··· Data shown

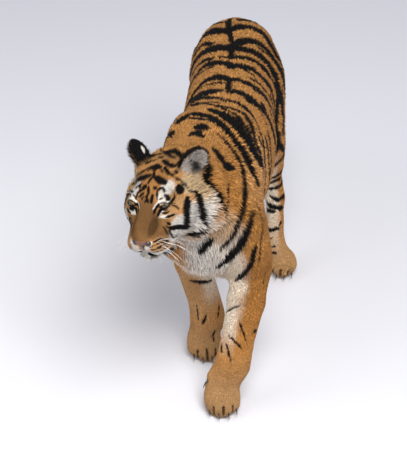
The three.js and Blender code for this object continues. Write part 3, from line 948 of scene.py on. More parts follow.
def head_details(p: Array, body: Array) -> Array:
    """Work the ears, the lids and the mouth into the skin of the head.

    Args:
        p: places on the head's axes, in millimetres.
        body: the skin's field there, in millimetres.

    Returns:
        The finished field.
    """
    for side in SIDES:
        body = union(body, ear_form(p, side) + 2.0, 16)
        edge, q = EYE.opening(p, side)
        ball = np.linalg.norm(q, axis=-1)
        body = union(body, ball - (EYE.radius + EYE.lid), 9)
        body = cut(body, np.maximum(edge, 2.0 - q[:, 0]), 1.2)
        body = np.where(ball < EYE.radius - 1.5, np.maximum(body, 1.0 - (ball - EYE.radius + 1.5)), body)
    return cut(body, lip_line(p), 3.0)


# ---- Colours and markings -----------------------------------------------------------------------
@dataclass(frozen=True)
class Dyes:
    """The coat's colours, linear. The gold is painted light on the top of the back and on the lit shoulder;
    the shade is painted shade on the sides of the nose's bridge.
    """

    orange: Point = (0.52, 0.235, 0.060)
    deep: Point = (0.36, 0.148, 0.032)
    # painted light: lightens the top of the back and the lit left shoulder
    painted_light_gold: Point = (0.66, 0.335, 0.115)
    bridge: Point = (0.20, 0.098, 0.034)
    # painted shade: darkens the side planes of the nose's bridge
    shade: Point = (0.085, 0.042, 0.016)
    tan: Point = (0.56, 0.325, 0.145)
    cream: Point = (0.56, 0.41, 0.235)
    white: Point = (0.78, 0.72, 0.64)
    inside: Point = (0.82, 0.67, 0.51)
    grey: Point = (0.40, 0.35, 0.31)
    black: Point = (0.006, 0.005, 0.0045)


DYES = Dyes()


@dataclass(frozen=True)
class Stroke:
    """One black mark: a path over the skin and half its width, in millimetres.

    A path on the head or the body holds places; one on the trunk holds (station along the back,
    degrees round from its top to the animal's left).
    """

    width: float
    path: tuple[tuple[float, ...], ...]
    blunt: float = 0.75
    widest: float = 0.5

    def curve(self) -> Array:
        """Bend the path smoothly through its points.

        Returns:
            The smooth path's points; a path of two points stays straight.
        """
        path = np.array(self.path, np.float32)
        if len(path) < 3:
            return path
        ends = np.concatenate([[2 * path[0] - path[1]], path, [2 * path[-1] - path[-2]]])
        t = np.linspace(0, 1, 3, endpoint=False, dtype=np.float32)[:, None]
        runs = [
            0.5 * (2 * b + (c - a) * t + (2 * a - 5 * b + 4 * c - d) * t**2 + (3 * b - a - 3 * c + d) * t**3)
            for a, b, c, d in zip(ends[:-3], ends[1:-2], ends[2:-1], ends[3:])
        ]
        return np.concatenate([*runs, path[-1:]]).astype(np.float32)

    def distance(self, places: Array, normals: Array | None) -> Array:
        """Measure how far places lie outside the mark, along the skin.

        Args:
            places: the places, in the path's own coordinates.
            normals: the skin's normals, so that height over the skin counts little, or None.

        Returns:
            The distances in millimetres, less than 0 in the mark.
        """
        path = self.curve()
        steps = np.linalg.norm(np.diff(path, axis=0), axis=1)
        gone = np.concatenate([[0.0], np.cumsum(steps)]) / max(float(steps.sum()), 1e-6)
        best = np.full(len(places), 1e3, np.float32)
        for k, (a, b) in enumerate(zip(path[:-1], path[1:])):
            t = np.clip((places - a) @ (b - a) / max(float((b - a) @ (b - a)), 1e-6), 0.0, 1.0)
            off = places - a - t[:, None] * (b - a)
            if normals is not None:
                high = (off * normals).sum(-1, keepdims=True)
                off = off - 0.65 * high * normals
            along = gone[k] + t * (gone[k + 1] - gone[k])
            taper = (np.abs(along - self.widest) / max(self.widest, 1 - self.widest)) ** 4
            half = self.width * (1.0 - self.blunt * taper)
            best = np.minimum(best, np.linalg.norm(off, axis=-1) - half)
        return best


def mirrored(strokes: tuple[Stroke, ...], by_the_eye: bool = False) -> list[Stroke]:
    """Return strokes of the head's left side with their twins on its right.

    Args:
        strokes: the strokes of the left side.
        by_the_eye: whether their twins go with the right eye, which sits a little differently.

    Returns:
        The strokes of both sides.
    """
    shift = (3, 1, -4) if by_the_eye else (0, 0, 0)
    twins = [
        Stroke(s.width, tuple((f + shift[0], -l - shift[1], u + shift[2]) for f, l, u in s.path), s.blunt)
        for s in strokes
    ]
    return [*strokes, *twins]


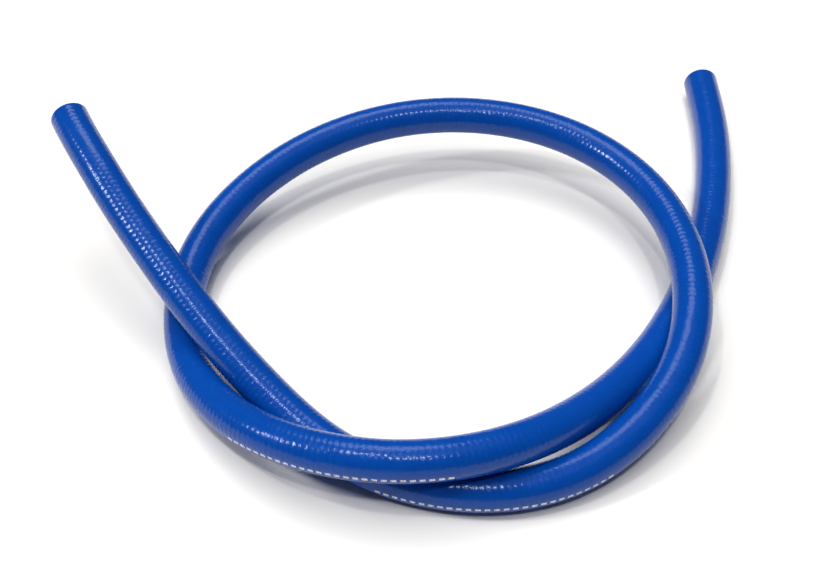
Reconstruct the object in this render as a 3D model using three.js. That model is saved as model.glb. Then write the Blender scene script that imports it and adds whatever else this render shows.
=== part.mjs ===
// Silicone heater hose: one length of smooth rubber hose with a round bore and square-cut ends.
// It lies on a level floor in one loose loop and passes over itself three times.
// Millimetres, +Z up. The floor is z = 0, and the origin is under the middle of the hose's extent.
import * as THREE from "three";
import { NURBSCurve } from "three/addons/curves/NURBSCurve.js";

// Driving dimensions of the hose's section.
const boreDiameter = 16;
const wallThickness = 4;

// Space left between the two turns where the hose passes over itself.
const crossingGap = 1;

// How finely the hose is faceted: sides round the section, and steps along its length.
const sectionSides = 12;
const lengthSteps = 76;

// What follows from them.
const boreRadius = boreDiameter / 2;
const outerRadius = boreRadius + wallThickness;
const passHeight = 2 * outerRadius + crossingGap;

// The route, from the left end to the right end, as points that pull one smooth curve along.
// Each is x, y and how high the hose is lifted there: 0 lies on the floor, 1 passes over another turn.
const route = [
  // The left tail, lying across the loop with its end free.
  [-215, 60, 2.79],
  [-209, 48, 2.72],
  [-194, 23, 2.55],
  [-174, -7, 2.07],
  [-143, -48, 1.46],
  [-114, -84, 0.91],
  [-83, -116, 0.38],
  // The front of the loop, on the floor.
  [-47, -151, 0],
  [-5, -175, 0],
  [44, -184, 0],
  [93, -173, 0],
  // The right side, climbing over the inner turn.
  [134, -142, 0.31],
  [162, -101, 0.75],
  [173, -51, 1.05],
  [170, -1, 1.11],
  [153, 47, 1.13],
  // The back of the loop, coming down to the floor on the left.
  [120, 85, 1.2],
  [75, 109, 1.24],
  [23, 115, 1.27],
  [-28, 106, 1.16],
  [-75, 82, 0.93],
  [-112, 47, 0.59],
  [-135, 5, 0.27],
  [-141, -42, 0.04],
  [-130, -93, 0],
  // The inner turn, passing over the front of the loop.
  [-103, -136, 0.37],
  [-61, -169, 0.83],
  [-8, -184, 1.05],
  [45, -176, 1.02],
  [89, -148, 0.62],
  [127, -108, 0.2],
  // The right tail, on the floor under the right side and out behind it.
  [158, -63, 0],
  [182, -14, 0],
  [199, 37, 0],
  [210, 89, 0],
  [216, 141, 0],
  [216, 176, 0],
  [216, 193, 0],
];

// A cubic curve whose ends meet the first and last points.
function hosePath() {
  const degree = 3;
  const points = route.map(([x, y, lift]) => new THREE.Vector4(x, y, outerRadius + lift * passHeight, 1));
  const spans = points.length - degree;
  const knots = [];
  for (let i = -degree; i <= spans + degree; i++) {
    knots.push(Math.min(Math.max(i / spans, 0), 1));
  }
  return new NURBSCurve(degree, knots, points);
}

// The hose wall's section: a ring, open through its bore.
function hoseSection() {
  const section = new THREE.Shape().absarc(0, 0, outerRadius, 0, 2 * Math.PI);
  section.holes.push(new THREE.Path().absarc(0, 0, boreRadius, 0, 2 * Math.PI, true));
  return section;
}

function heaterHose() {
  const geometry = new THREE.ExtrudeGeometry(hoseSection(), {
    steps: lengthSteps,
    curveSegments: sectionSides / 2,
    extrudePath: hosePath(),
  });
  const siliconeRubber = new THREE.MeshStandardMaterial({ color: 0x0a50b4, roughness: 0.3, metalness: 0 });
  const hose = new THREE.Mesh(geometry, siliconeRubber);
  hose.name = "heater_hose";
  return hose;
}

const part = new THREE.Group();
part.add(heaterHose());

export default part;
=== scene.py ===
"""A length of blue silicone heater hose, lying in one loose loop on a plain pale floor.

All sizes are in metres, +Z up, in the same frame as the hose's solid model.
"""

import math

import bpy
import numpy as np
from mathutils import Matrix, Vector


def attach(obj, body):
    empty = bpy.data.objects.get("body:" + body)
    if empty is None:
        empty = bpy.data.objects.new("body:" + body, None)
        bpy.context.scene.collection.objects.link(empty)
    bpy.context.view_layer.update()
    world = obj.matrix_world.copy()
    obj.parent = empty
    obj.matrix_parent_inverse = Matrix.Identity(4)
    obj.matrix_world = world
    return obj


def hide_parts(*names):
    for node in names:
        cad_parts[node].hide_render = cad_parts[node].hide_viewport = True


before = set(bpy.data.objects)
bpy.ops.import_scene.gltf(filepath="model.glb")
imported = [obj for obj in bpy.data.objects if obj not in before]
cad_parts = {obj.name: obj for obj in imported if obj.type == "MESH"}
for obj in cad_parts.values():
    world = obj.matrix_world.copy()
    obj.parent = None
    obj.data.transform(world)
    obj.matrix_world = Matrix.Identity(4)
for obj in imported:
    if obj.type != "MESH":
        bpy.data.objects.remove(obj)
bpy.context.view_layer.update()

bl_info = {
    "name": "Heater hose",
    "version": (1, 0, 0),
    "blender": (4, 5, 0),
    "location": "View3D > Sidebar > Hose",
    "description": "Makes a loose length of silicone heater hose and the stage that it is shown on",
    "category": "Add Mesh",
}

HOSE_NODE = "heater_hose"
HOSE_UV = "hose_uv"

# The route, from the left end to the right end, as points that pull one smooth curve along.
# Each is x, y and how high the hose is lifted there: 0 lies on the floor, 1 passes over another turn.
ROUTE = [
    # The left tail, lying across the loop with its end free.
    (-0.215, 0.060, 2.79),
    (-0.209, 0.048, 2.72),
    (-0.194, 0.023, 2.55),
    (-0.174, -0.007, 2.07),
    (-0.143, -0.048, 1.46),
    (-0.114, -0.084, 0.91),
    (-0.083, -0.116, 0.38),
    # The front of the loop, on the floor.
    (-0.047, -0.151, 0),
    (-0.005, -0.175, 0),
    (0.044, -0.184, 0),
    (0.093, -0.173, 0),
    # The right side, climbing over the inner turn.
    (0.134, -0.142, 0.31),
    (0.162, -0.101, 0.75),
    (0.173, -0.051, 1.05),
    (0.170, -0.001, 1.11),
    (0.153, 0.047, 1.13),
    # The back of the loop, coming down to the floor on the left.
    (0.120, 0.085, 1.2),
    (0.075, 0.109, 1.24),
    (0.023, 0.115, 1.27),
    (-0.028, 0.106, 1.16),
    (-0.075, 0.082, 0.93),
    (-0.112, 0.047, 0.59),
    (-0.135, 0.005, 0.27),
    (-0.141, -0.042, 0.04),
    (-0.130, -0.093, 0),
    # The inner turn, passing over the front of the loop.
    (-0.103, -0.136, 0.37),
    (-0.061, -0.169, 0.83),
    (-0.008, -0.184, 1.05),
    (0.045, -0.176, 1.02),
    (0.089, -0.148, 0.62),
    (0.127, -0.108, 0.2),
    # The right tail, on the floor under the right side and out behind it.
    (0.158, -0.063, 0),
    (0.182, -0.014, 0),
    (0.199, 0.037, 0),
    (0.210, 0.089, 0),
    (0.216, 0.141, 0),
    (0.216, 0.176, 0),
    (0.216, 0.193, 0),
]


class HoseSizes(bpy.types.PropertyGroup):
    """The sizes of the hose and of the relief on its skin."""

    bore: bpy.props.FloatProperty(
        name="Bore", description="Inside diameter", default=0.016, unit="LENGTH"
    )
    wall: bpy.props.FloatProperty(
        name="Wall", description="Thickness of the rubber wall", default=0.004, unit="LENGTH"
    )
    crossing_gap: bpy.props.FloatProperty(
        name="Crossing gap",
        description="Space between two turns where the hose passes over itself",
        default=0.001,
        unit="LENGTH",
    )
    length: bpy.props.FloatProperty(
        name="Length", description="Real length of the hose, end to end", default=1.769, unit="LENGTH"
    )
    stitch: bpy.props.FloatProperty(
        name="Stitch",
        description="Length of one stitch of the knitted yarn under the skin",
        default=0.0035,
        unit="LENGTH",
    )
    stitch_relief: bpy.props.FloatProperty(
        name="Stitch relief",
        description="How deep the skin dips between stitches",
        default=0.00006,
        precision=6,
        unit="LENGTH",
    )
    rings_per_stitch: bpy.props.IntProperty(
        name="Rings per stitch", description="Rings of faces along one stitch", default=4, min=4
    )
    stitch_columns: bpy.props.IntProperty(
        name="Stitch columns", description="Columns of stitches round the hose", default=16, min=6
    )
    lip: bpy.props.FloatProperty(
        name="Lip", description="Radius that the knife leaves on the cut edges", default=0.0004, unit="LENGTH"
    )


class HoseColours(bpy.types.PropertyGroup):
    """The colours of the rubber, the yarn and the line printed along the hose."""

    skin: bpy.props.FloatVectorProperty(
        name="Skin",
        description="Blue of the skin over the stitches",
        default=(0.0008, 0.062, 0.36),
        subtype="COLOR",
        size=3,
    )
    # A deeper blue for random patches on the skin and streaks in the bore; on the skin it is also painted
    # shade in the hollows between the stitches.
    deep_blue_and_painted_shade: bpy.props.FloatVectorProperty(
        name="Hollows",
        description="Deeper blue of the skin between the stitches",
        default=(0.0004, 0.045, 0.28),
        subtype="COLOR",
        size=3,
    )
    cut: bpy.props.FloatVectorProperty(
        name="Cut rubber",
        description="Blue of the cut ends and of the bore",
        default=(0.002, 0.06, 0.32),
        subtype="COLOR",
        size=3,
    )
    yarn: bpy.props.FloatVectorProperty(
        name="Yarn",
        description="Cut ends of the yarn in the wall",
        default=(0.55, 0.56, 0.6),
        subtype="COLOR",
        size=3,
    )
    line: bpy.props.FloatVectorProperty(
        name="Printed line",
        description="Broken line printed along the hose",
        default=(0.75, 0.78, 0.85),
        subtype="COLOR",
        size=3,
    )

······

# [Exercise]
Restate, please, word for word the span of records running from the first line to the line bearing "body: the skin's", both included, and nothing outside it.

# [Correct output]
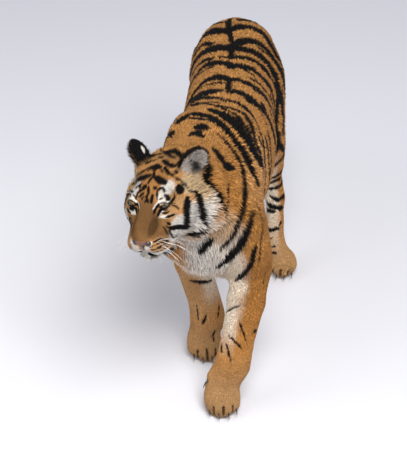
The three.js and Blender code for this object continues. Write part 3, from line 948 of scene.py on. More parts follow.
def head_details(p: Array, body: Array) -> Array:
    """Work the ears, the lids and the mouth into the skin of the head.

    Args:
        p: places on the head's axes, in millimetres.
        body: the skin's field there, in millimetres.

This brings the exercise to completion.